Sheep are scattered throughout the novel as soft mute witnesses to the bruising antics that surround them.

The mountainsides around me are dotted with white blobs of sheep - which ones are dead and which are alive I cant tell like - and several people - a different kind of sheep I suppose - are on all fours

Sheep mirror humans - appearing to enjoy their freedom, but ultimately falling and rotting away at their last.


Drifters from the four corners of the British Isles are swept to Aberystwyth, where they linger, squeezing whatever pleasure they can find from their surroundings - until one by one they depart, dead or alive, to the next place on their list.

And so it goes that Wales cannot hold me any longer. My journey calls, I must move on.

the circumnavigator

14 April 2006

turn the page, start again


I began my journey on Tuesday. I am travelling clockwise around the world.
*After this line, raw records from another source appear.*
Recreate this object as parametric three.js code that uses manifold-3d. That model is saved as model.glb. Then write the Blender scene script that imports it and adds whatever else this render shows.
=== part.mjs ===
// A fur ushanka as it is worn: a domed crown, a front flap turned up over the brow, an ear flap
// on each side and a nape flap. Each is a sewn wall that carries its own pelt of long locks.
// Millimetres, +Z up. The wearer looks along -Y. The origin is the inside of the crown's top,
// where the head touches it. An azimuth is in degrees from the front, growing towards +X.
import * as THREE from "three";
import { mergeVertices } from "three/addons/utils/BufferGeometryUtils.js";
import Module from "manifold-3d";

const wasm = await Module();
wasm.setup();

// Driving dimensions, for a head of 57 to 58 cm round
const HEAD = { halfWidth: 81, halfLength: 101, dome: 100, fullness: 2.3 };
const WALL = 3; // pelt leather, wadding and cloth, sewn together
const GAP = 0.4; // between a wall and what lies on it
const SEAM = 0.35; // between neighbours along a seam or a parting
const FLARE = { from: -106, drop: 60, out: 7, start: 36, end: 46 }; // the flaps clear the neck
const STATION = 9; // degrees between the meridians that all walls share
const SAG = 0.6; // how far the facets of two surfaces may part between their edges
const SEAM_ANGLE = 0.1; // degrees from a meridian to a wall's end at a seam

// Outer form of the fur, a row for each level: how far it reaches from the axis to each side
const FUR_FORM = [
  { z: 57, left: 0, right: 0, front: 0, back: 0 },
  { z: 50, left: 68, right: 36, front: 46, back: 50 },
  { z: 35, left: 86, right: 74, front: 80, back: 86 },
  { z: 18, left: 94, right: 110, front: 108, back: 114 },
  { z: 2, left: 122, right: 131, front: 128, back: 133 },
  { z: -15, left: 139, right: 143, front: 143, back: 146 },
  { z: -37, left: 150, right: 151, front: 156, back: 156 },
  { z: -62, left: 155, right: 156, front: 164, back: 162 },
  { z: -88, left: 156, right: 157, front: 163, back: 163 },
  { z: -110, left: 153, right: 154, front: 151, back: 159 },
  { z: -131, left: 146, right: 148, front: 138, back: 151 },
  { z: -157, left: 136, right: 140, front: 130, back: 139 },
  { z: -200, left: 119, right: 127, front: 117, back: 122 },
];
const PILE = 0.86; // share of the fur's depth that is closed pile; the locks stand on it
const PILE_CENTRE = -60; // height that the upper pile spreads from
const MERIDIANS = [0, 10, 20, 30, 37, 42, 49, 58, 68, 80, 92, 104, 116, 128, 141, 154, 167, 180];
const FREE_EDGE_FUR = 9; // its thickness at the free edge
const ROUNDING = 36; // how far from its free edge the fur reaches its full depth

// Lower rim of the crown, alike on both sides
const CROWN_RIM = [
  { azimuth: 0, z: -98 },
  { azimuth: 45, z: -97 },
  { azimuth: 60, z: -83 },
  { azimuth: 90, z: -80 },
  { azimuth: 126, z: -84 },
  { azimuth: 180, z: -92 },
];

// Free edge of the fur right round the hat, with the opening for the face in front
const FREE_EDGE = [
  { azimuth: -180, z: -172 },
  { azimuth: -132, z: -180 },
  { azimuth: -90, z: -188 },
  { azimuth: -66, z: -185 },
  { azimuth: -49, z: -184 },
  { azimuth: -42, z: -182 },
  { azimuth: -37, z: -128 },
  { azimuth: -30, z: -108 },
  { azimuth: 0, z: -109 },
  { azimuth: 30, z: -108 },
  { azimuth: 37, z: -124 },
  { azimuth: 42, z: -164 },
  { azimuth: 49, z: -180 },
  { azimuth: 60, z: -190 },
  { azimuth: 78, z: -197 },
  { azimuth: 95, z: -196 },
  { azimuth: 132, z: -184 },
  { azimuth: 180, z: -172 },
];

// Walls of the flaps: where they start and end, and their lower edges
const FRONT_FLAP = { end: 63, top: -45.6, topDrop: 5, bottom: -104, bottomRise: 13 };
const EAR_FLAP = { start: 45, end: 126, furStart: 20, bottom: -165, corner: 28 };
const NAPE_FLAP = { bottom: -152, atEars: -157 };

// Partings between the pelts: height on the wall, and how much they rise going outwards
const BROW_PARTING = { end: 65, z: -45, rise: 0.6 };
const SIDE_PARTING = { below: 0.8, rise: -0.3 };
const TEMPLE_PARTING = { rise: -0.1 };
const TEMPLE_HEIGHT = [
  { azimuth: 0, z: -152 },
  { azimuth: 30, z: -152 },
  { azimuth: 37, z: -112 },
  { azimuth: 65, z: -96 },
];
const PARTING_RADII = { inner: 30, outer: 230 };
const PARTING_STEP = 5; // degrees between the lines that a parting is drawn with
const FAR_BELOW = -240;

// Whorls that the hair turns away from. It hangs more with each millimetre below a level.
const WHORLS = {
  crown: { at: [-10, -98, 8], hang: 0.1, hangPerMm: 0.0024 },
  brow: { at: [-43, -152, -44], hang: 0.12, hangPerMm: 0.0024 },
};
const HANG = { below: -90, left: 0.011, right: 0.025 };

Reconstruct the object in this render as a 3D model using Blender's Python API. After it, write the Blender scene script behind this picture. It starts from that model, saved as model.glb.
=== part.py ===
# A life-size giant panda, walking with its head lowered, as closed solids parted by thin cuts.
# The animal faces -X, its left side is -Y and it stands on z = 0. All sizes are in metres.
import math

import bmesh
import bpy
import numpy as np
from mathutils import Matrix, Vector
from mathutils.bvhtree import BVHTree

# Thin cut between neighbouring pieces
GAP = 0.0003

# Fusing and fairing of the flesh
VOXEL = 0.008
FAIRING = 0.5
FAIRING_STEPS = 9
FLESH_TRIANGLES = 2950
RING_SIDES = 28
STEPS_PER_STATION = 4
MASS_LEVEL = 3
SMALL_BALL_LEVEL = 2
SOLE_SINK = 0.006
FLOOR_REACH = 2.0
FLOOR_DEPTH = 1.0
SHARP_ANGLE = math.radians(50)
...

I left behind the South of England and have arrived in The Netherlands, my first destination.

The book I am reading is Rituals by Cees Nooteboom, a Dutch writer who was born in The Hague in 1933.

Two other novels that I have read that were set in The Netherlands are Tulip Fever by Deborah Moggach and Girl With A Pearl Earring by Tracy Chevalier. Neither of these authors are Dutch unlike my guide for this part of my journey.

I have only been here a short while, only turned a few pages, but I’m already beginning to get a strong sense of the history that is around me. I hope to find out more…

the navigator

13 April 2006

now the time has come to leave

So my journey begins. From the south coast of Sussex I shall travel anticlockwise around our little world. My first stop will be Wales.

I have never visited Wales. As a child I remember my father driving us across a bridge across a river and back again - just so we could say we had been there. But I have never stopped. Never set foot on Welsh soil. Never seen what differentiates it from life
on my side of the divide.

My expectations of Wales lead me to believe I will encounter dragons and song and dual language signs. Mines and misery. Slag heaps and secrets. Deep valleys and high peaks. Daffodils and leeks and sheep.

I will report my findings once I have read my way through Wales.